De la même façon, on aurait voulu lui reprocher de faire toujours la même chose, mais, quand on joue trois heures et demie, fait-on vraiment la même chose ? Il a, il est vrai, les mêmes histoires pour introduire les mêmes morceaux, et l'on sait, si on l'a déjà vu, à quel moment précis il va tourner sa casquette de base-ball, visière dans le dos, à quel instant il grimpera sur le piano pour en jouer d'un pied ou de la tête, et quand, encore, il prend son élan, glisse genoux à terre sur plusieurs mètres pour terminer aux pieds de son saxophoniste et conclure d'un baiser sur la bouche, c'est aussi réglé sur papier millimétré. Qu'importe, il a suffisamment d'authenticité en lui pour faire croire que c'est la première fois. Ce sont les humeurs qui changent d'un concert à l'autre.

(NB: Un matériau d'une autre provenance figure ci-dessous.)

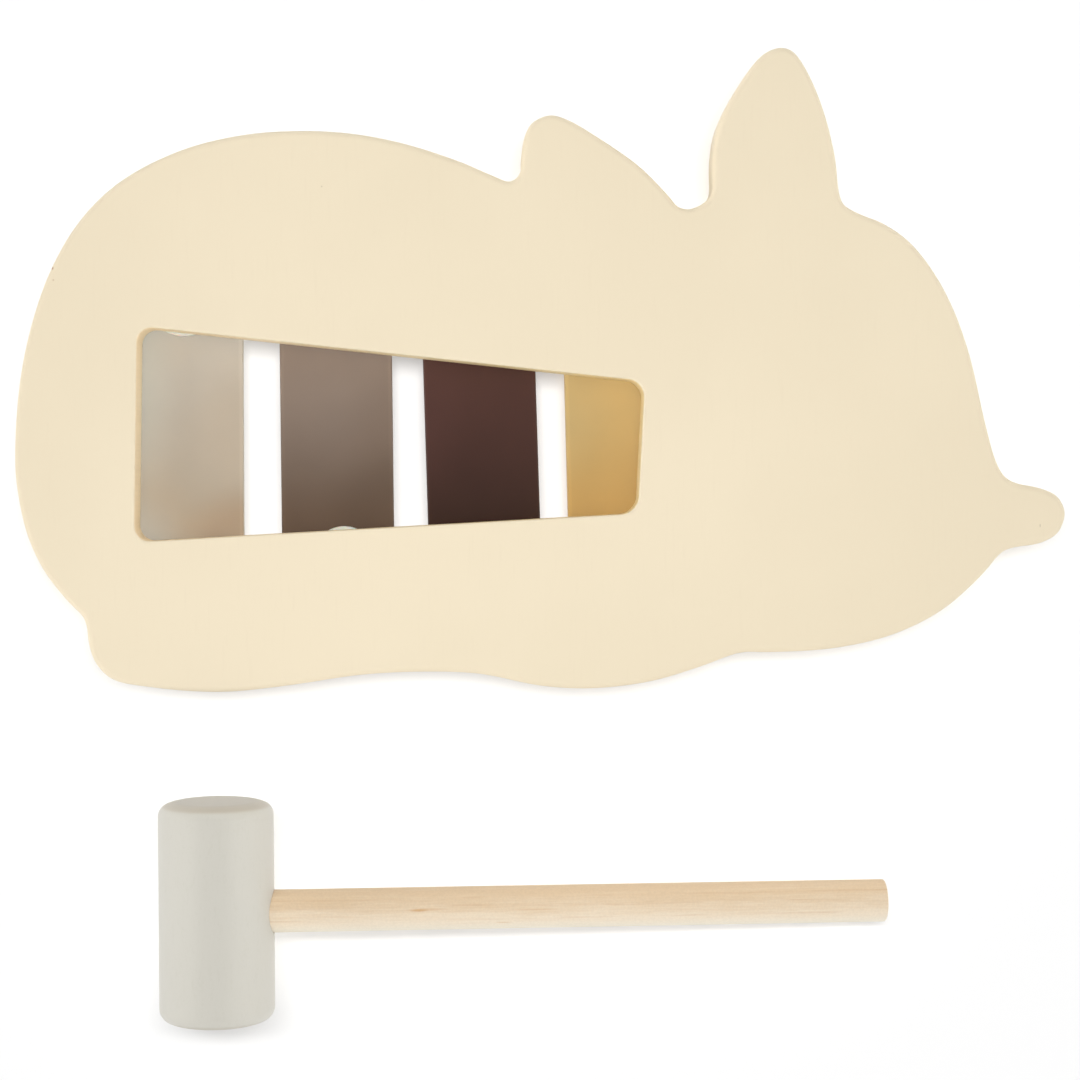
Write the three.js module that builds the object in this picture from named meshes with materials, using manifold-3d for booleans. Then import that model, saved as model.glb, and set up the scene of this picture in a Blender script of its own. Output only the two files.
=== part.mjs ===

A l'entracte, une Américaine exulte : " Ce type vous rend fier d'être américain " (" Makes you proud to be american "). Elle a tout dit : les dix millions de Born in the USA vendus l'attestent. Quelle meilleure carte de visite que cet hymne à l'Amérique tournant à longueur de journée sur les platines de dix millions de foyers ? Et, dans ces dix millions de foyers, la pochette de l'artiste posant devant la bannière étoilée. One-Two... Menée tambour battant... Three-Four... La seconde partie redouble d'effort. Dancing in the Dark, la nuit tombe, le " Boss " invite une spectatrice à danser sur la scène. Le rock écume, le groupe accélère. Batterie martelante, c'est Max Weinberg; basse ronflante, c'est Garry Tallent; claviers swinguants, ce sont Roy Bittan et Danny Federici ; chœurs aériens et contrastés, c'est Patti Scialfa (la nouvelle recrue et seul élément féminin) ; guitare trépidante, c'est Nils Lofgren (qui joue à imiter, dans la mise et dans les poses, son prédécesseur, Steve Van Zandt) ; et, last but not least, saxophone rugissant, c'est Clarence Clemons.
Pêle-mêle et à l'arraché, ils jouent le meilleur des sept albums, en rang serré et en tir groupé. Les textes parlent du cœur et ils disent la vie. Ils sont chantés au diapason, vrai et poignant, d'une voix rugueuse au timbre écorché et au ton rural.